Hind’s Hall: Reflecting on Renaming Buildings as a Message

From my perspective as a local news consumer, I remember that the coverage surrounding the Columbia student protesters exploded when protesters first unveiled the “Hind’s Hall” banner over Hamilton Hall at Columbia University.

Hind’s Hall protestors holding a banner.

In my view, the news coverage circulating this particular image of students dropping this specific banner proves the limitations of the linear model of communication because the discussions I had at school at the time regarding this news coverage contended with both the report’s blindness to the political repression at CUNY and the strong efficacy of the Columbia protesters’ tactics. I think this proves how the linear model of communication is unable to translate neatly into interpersonal communication because my conversations with other CUNY students about this coverage directly competes with the linear model’s notion that messages are defined by one-way transmission.

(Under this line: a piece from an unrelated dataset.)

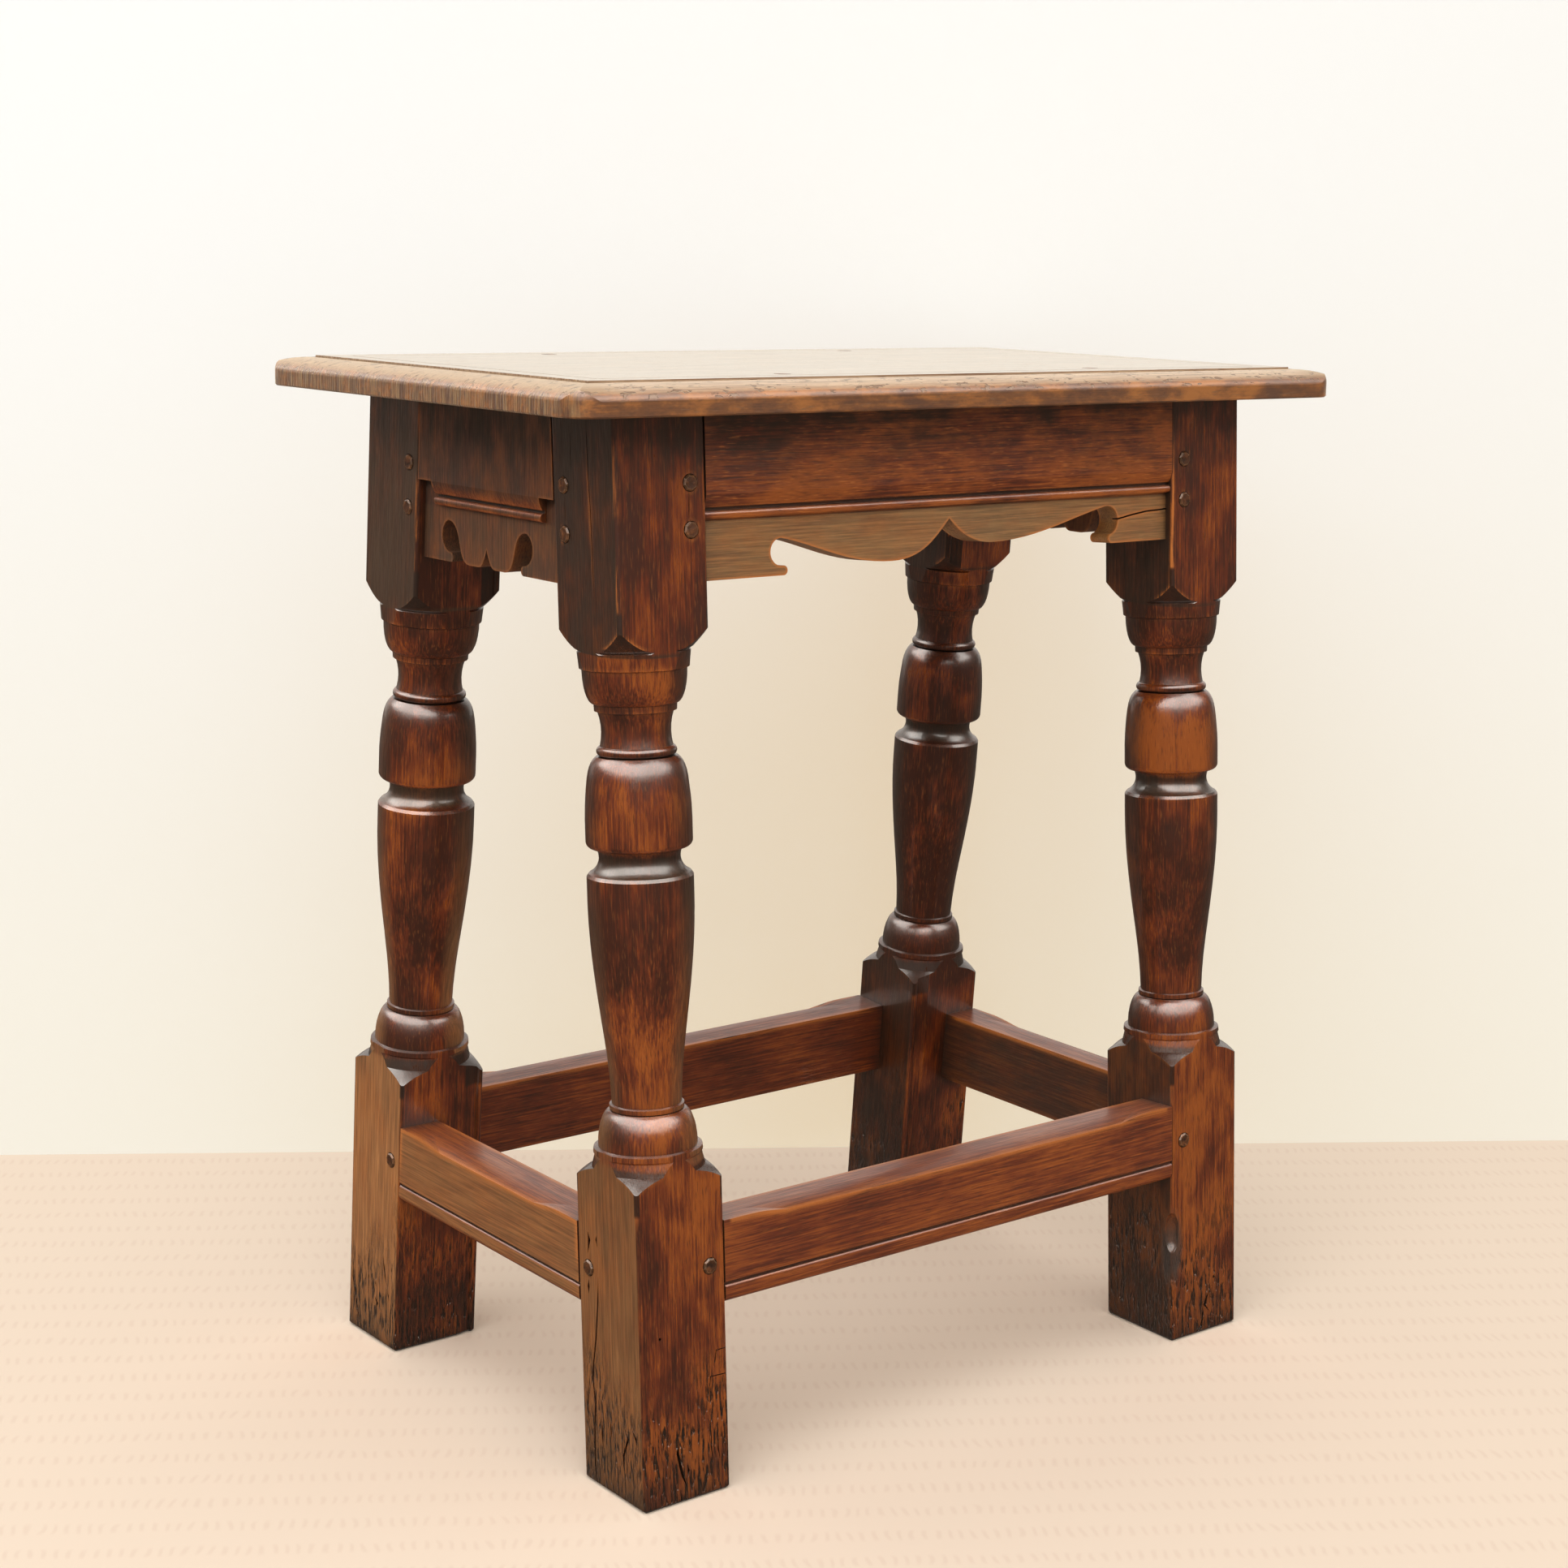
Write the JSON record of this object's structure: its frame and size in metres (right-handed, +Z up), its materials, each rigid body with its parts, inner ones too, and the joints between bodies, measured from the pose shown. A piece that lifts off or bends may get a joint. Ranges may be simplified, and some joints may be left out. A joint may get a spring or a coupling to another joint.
{
  "type": "joint stool",
  "caption": "Oak joint stool: a moulded board seat on baluster-turned legs that lean outwards, joined by shaped aprons and low stretchers with pegged mortise and tenon joints",
  "frame": {"origin": "on the floor, in the middle of the stool's overall box, under the middle of the seat", "axes": "+X runs along the long side of the seat, +Y from the front to the back across the seat, +Z up. The legs lean outwards in Y only"},
  "size_m": [0.511, 0.2986, 0.556],
  "materials": {
    "oak_seat": "worn wax polish",
    "oak_frame": "dark wax polish",
    "oak_pegs": "dark wax polish"
  },
  "bodies": {
    "root": {"back_apron": "oak_frame", "back_left_leg": "oak_frame", "back_left_long_apron_lower_peg": "oak_pegs", "back_left_long_apron_upper_peg": "oak_pegs", "back_left_long_stretcher_peg": "oak_pegs", "back_left_short_apron_lower_peg": "oak_pegs", "back_left_short_apron_upper_peg": "oak_pegs", "back_left_short_stretcher_peg": "oak_pegs", "back_right_leg": "oak_frame", "back_right_long_apron_lower_peg": "oak_pegs", "back_right_long_apron_upper_peg": "oak_pegs", "back_right_long_stretcher_peg": "oak_pegs", "back_right_short_apron_lower_peg": "oak_pegs", "back_right_short_apron_upper_peg": "oak_pegs", "back_right_short_stretcher_peg": "oak_pegs", "back_stretcher": "oak_frame", "front_apron": "oak_frame", "front_left_leg": "oak_frame", "front_left_long_apron_lower_peg": "oak_pegs", "front_left_long_apron_upper_peg": "oak_pegs", "front_left_long_stretcher_peg": "oak_pegs", "front_left_short_apron_lower_peg": "oak_pegs", "front_left_short_apron_upper_peg": "oak_pegs", "front_left_short_stretcher_peg": "oak_pegs", "front_right_leg": "oak_frame", "front_right_long_apron_lower_peg": "oak_pegs", "front_right_long_apron_upper_peg": "oak_pegs", "front_right_long_stretcher_peg": "oak_pegs", "front_right_short_apron_lower_peg": "oak_pegs", "front_right_short_apron_upper_peg": "oak_pegs", "front_right_short_stretcher_peg": "oak_pegs", "front_stretcher": "oak_frame", "left_apron": "oak_frame", "left_stretcher": "oak_frame", "right_apron": "oak_frame", "right_stretcher": "oak_frame", "seat_board": "oak_seat", "seat_peg_1": "oak_pegs", "seat_peg_2": "oak_pegs", "seat_peg_3": "oak_pegs", "seat_peg_4": "oak_pegs"}
  },
  "joints": []
}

Not only is our position as CUNY students conducive precisely because CUNY is constantly overlooked in media circulation, but our distinct lived experiences and personal filters. Like the transactional model of communication proposes, how we receive messages is always informed by noise and personal filters. While the news coverage may have intended to deliver information about the Columbia protestors’ demands, my position as a CUNY student complicated how I interpreted and relayed the message. Furthermore, I think that the recurring conflicted emotions I encountered through conversations about this news coverage’s attention circulation allowed me to realize that the audience does receive a message as the linear model suggests, even if it is shaped by noise and personal filters.